» EXERCISE GOAL:
Gather from the listing below each line that includes the word "materials", and copy it.

» INFORMATION PROVIDED:

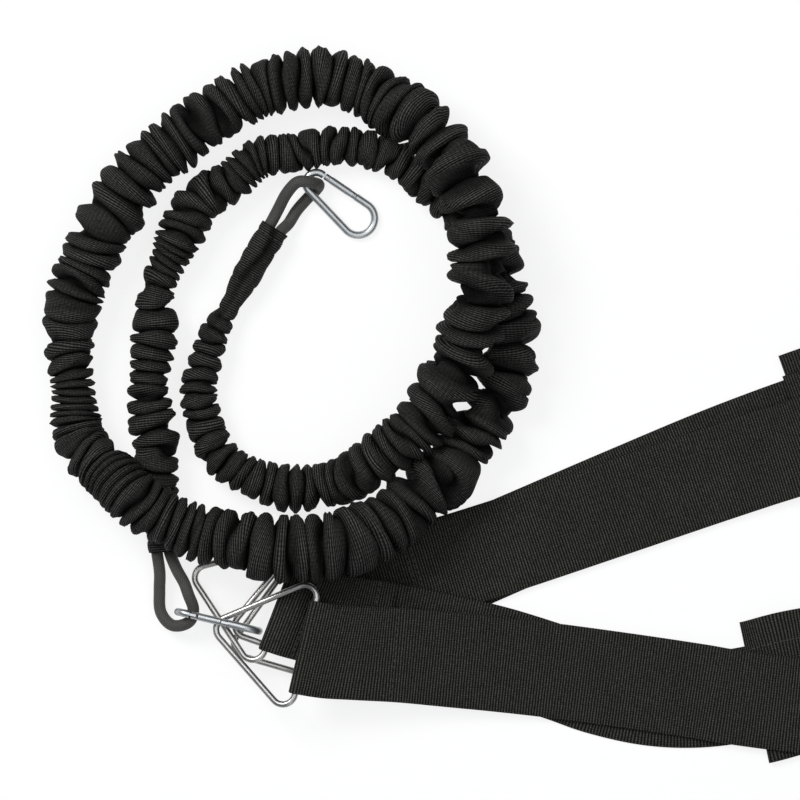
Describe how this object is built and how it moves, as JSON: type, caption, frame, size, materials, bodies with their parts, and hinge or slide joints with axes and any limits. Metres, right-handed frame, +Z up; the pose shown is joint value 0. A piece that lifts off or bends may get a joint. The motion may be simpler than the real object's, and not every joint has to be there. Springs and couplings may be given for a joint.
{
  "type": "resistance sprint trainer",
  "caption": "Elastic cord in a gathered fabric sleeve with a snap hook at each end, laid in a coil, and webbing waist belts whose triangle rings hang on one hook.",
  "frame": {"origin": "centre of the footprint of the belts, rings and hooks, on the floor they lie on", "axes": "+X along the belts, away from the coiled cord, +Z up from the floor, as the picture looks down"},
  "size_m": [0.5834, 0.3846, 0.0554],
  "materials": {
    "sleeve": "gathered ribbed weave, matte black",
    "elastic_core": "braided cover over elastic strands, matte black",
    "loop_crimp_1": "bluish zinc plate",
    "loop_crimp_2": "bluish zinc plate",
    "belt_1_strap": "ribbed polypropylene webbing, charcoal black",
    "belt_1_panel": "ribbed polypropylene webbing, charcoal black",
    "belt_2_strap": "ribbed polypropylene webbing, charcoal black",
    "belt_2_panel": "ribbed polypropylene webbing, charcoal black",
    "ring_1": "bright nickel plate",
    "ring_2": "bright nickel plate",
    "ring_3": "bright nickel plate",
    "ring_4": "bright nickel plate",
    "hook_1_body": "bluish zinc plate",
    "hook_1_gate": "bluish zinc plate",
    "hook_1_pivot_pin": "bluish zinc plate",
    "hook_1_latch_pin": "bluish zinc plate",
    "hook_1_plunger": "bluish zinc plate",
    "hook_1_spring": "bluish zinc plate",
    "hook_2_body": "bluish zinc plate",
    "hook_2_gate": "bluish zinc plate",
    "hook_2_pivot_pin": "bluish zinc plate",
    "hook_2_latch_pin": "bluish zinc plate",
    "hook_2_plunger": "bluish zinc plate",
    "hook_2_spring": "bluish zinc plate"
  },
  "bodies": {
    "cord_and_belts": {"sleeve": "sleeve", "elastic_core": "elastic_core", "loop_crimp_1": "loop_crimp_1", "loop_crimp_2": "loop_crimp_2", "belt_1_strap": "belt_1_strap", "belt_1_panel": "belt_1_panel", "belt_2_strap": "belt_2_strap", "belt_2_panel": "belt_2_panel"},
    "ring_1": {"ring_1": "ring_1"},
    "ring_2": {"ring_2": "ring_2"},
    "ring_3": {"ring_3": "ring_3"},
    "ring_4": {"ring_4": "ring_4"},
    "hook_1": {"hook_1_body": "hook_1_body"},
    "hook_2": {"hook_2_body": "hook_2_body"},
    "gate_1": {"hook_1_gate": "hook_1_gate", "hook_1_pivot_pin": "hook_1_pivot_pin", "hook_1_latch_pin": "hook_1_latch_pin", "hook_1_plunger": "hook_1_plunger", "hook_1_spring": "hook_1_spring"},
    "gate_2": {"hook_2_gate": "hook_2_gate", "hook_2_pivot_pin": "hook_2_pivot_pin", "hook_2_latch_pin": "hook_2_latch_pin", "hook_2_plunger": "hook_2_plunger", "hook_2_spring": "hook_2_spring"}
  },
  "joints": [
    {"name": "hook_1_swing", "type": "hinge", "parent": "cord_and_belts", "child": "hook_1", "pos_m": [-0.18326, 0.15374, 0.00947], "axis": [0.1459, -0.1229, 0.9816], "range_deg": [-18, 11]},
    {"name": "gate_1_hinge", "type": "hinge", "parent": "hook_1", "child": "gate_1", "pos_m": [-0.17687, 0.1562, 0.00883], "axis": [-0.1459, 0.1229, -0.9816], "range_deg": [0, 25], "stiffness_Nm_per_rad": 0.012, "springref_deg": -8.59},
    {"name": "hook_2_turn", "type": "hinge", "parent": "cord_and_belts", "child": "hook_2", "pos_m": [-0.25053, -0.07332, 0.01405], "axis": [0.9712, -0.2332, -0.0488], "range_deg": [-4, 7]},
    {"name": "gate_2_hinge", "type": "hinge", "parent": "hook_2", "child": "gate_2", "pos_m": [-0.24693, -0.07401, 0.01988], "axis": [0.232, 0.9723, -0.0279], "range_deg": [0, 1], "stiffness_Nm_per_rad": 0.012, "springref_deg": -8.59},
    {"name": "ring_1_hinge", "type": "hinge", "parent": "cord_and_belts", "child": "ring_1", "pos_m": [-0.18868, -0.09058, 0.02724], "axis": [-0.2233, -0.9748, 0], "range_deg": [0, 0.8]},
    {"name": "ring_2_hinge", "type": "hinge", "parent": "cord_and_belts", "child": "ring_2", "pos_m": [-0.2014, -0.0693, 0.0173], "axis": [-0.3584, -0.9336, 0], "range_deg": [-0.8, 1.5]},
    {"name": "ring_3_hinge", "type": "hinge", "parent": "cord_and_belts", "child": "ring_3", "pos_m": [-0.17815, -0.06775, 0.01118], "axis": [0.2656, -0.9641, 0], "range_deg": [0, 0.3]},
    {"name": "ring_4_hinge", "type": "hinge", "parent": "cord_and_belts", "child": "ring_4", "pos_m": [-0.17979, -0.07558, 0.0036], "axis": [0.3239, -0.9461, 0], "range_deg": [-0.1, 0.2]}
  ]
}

» RESPONSE:
Describe how this object is built and how it moves, as JSON: type, caption, frame, size, materials, bodies with their parts, and hinge or slide joints with axes and any limits. Metres, right-handed frame, +Z up; the pose shown is joint value 0. A piece that lifts off or bends may get a joint. The motion may be simpler than the real object's, and not every joint has to be there. Springs and couplings may be given for a joint.
  "materials": {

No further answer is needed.